München
Die Millionenfrage: Was ist ein Gemälde wert?

Kunsthändler soll den Textilfabrikanten Hans Bäumler betrogen haben Prozess zeigt die großen Preisspannen

20.02.2017 | Stand 04.01.2022, 19:46 Uhr

Feuriger Reiter: Ist das Gemälde von Henri de Toulouse-Lautrec im Besitz von Hans Bäumler eine oder zwei Millionen Euro wert - Foto: privat

München (DK) Mit einer ausgiebigen Bilderschau ging gestern vor dem Landgericht München I der Strafprozess gegen einen Münchner Kunsthändler weiter, der den früheren Textilhändler Hans Bäumler beim Verkauf von Gemälden um mehrere Millionen Euro betrogen haben soll.

Sven Zibelius, Kunsthändler aus Greding, hat im Auftrag der Staatsanwaltschaft die 13 Bilder begutachtet, die Bäumler bereits 2011 für 4,2 Millionen Euro erworben hat.

Über mehr als drei Stunden lang ging er von Gemälde zu Gemälde: Zibelius referierte über Lichteinfall und Schattierungen, über den geringeren Wert von Porträts im Halbprofil oder die summarische Darstellung von Gesichtern. Doch was ist ein Bild tatsächlich wert, und wann gilt es als überteuert? Da sind sich nicht einmal die Gutachter einig. Jedenfalls entschied das Gericht nach langem Hin und Her, zur Beurteilung nicht den Verkehrswert eines Werkes zugrunde zu legen, sondern den maximalen Wert bei einer Wiederbeschaffung. Und der liegt um ein Vielfaches höher, denn er orientiert sich am Preis im Kunsthandel mit seinen stattlichen Aufschlägen. Bei dieser Betrachtungsweise verringert sich natürlich auch die Summe, um die Bäumler angeblich betrogen worden sein soll.

Besonders markant zeigt sich der Unterschied bei einem Gemälde von Henri de Toulouse-Lautrec (Foto) aus Bäumlers Sammlung. Laut Gutachter hat es einen Verkehrswert von rund 45 000 Euro, den Beschaffungswert bezifferte Zibelius auf rund eine Million Euro. Eine andere Gutachterin kommt sogar auf zwei Millionen. Bezahlt hat der Kunstsammler aus Ingolstadt für dieses Bild knapp 600 000 Euro. Angesichts dieser Zahlen stellte Verteidiger Peter Witting die provokante Frage: "Worum verhandeln wir hier überhaupt noch" Er hatte von Beginn an einen Freispruch für seinen Mandanten gefordert.

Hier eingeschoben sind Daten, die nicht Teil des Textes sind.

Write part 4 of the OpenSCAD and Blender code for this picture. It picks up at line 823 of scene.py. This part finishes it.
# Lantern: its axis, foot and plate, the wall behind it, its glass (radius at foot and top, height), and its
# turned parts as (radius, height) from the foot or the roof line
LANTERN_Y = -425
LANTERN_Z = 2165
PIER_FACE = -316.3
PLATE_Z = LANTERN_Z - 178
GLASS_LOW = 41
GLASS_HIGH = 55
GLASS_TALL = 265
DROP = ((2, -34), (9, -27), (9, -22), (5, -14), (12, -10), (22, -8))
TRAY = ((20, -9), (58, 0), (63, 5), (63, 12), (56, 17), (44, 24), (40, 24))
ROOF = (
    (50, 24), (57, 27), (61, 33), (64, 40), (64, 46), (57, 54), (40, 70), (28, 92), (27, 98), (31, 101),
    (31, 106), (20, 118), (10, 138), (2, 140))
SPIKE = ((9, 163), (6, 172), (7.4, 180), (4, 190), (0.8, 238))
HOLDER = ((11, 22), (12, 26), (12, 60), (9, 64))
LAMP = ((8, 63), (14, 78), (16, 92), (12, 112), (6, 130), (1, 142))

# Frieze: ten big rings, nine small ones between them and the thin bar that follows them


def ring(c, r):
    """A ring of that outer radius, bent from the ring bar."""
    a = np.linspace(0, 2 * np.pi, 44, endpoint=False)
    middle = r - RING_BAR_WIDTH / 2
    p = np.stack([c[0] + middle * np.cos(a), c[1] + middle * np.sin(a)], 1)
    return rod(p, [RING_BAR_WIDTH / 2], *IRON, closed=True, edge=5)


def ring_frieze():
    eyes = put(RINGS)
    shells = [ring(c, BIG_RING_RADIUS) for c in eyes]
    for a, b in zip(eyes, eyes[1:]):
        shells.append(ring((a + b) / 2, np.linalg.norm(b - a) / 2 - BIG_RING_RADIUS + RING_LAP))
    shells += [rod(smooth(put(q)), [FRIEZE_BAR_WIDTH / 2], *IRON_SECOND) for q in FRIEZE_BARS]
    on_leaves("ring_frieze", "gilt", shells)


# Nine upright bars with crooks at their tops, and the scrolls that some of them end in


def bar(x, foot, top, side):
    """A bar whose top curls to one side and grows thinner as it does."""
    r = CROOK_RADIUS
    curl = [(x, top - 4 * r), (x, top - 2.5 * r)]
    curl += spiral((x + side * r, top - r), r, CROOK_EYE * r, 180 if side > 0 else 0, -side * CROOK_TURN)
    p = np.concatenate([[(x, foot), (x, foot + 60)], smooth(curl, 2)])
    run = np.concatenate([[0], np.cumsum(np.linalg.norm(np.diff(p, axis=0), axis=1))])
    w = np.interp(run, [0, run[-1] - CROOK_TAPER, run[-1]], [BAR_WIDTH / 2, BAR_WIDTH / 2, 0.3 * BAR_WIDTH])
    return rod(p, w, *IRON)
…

Dessen Verhältnis zu Hans Bäumler stand im Mittelpunkt der Vernehmung von Roswitha Seitz, der langjährigen Lebensgefährtin des Unternehmers. Der habe den Kunsthändler sehr geliebt - mehr als seinen leiblichen Sohn. "Er wollte ihn sogar adoptieren." Sie beschrieb, wie dieser plötzlich seinen Lebensstil änderte und auf Distanz ging: "Früher fuhr er Radl, dann Lamborghini und Rolls-Royce." Ihren Ex-Lebensgefährten beschrieb sie als misstrauisch und sehr sparsam: "Weil in Österreich das Benzin billiger ist, haben wir dort getankt und Kanister mitgenommen für den Rasenmäher in Ingolstadt."

Bäumlers Rechtsanwalt Harald Mosler erklärte im Zeugenstand, er sei erst 2013 eingeschaltet worden, als Bäumler schon Betrug witterte und einen Vergleich mit dem Kunsthändler anstrebte. "Er schämte sich und wollte kein Gerichtsverfahren." Doch dieser Handel kam nicht zustande. Das Urteil wird heute erwartet.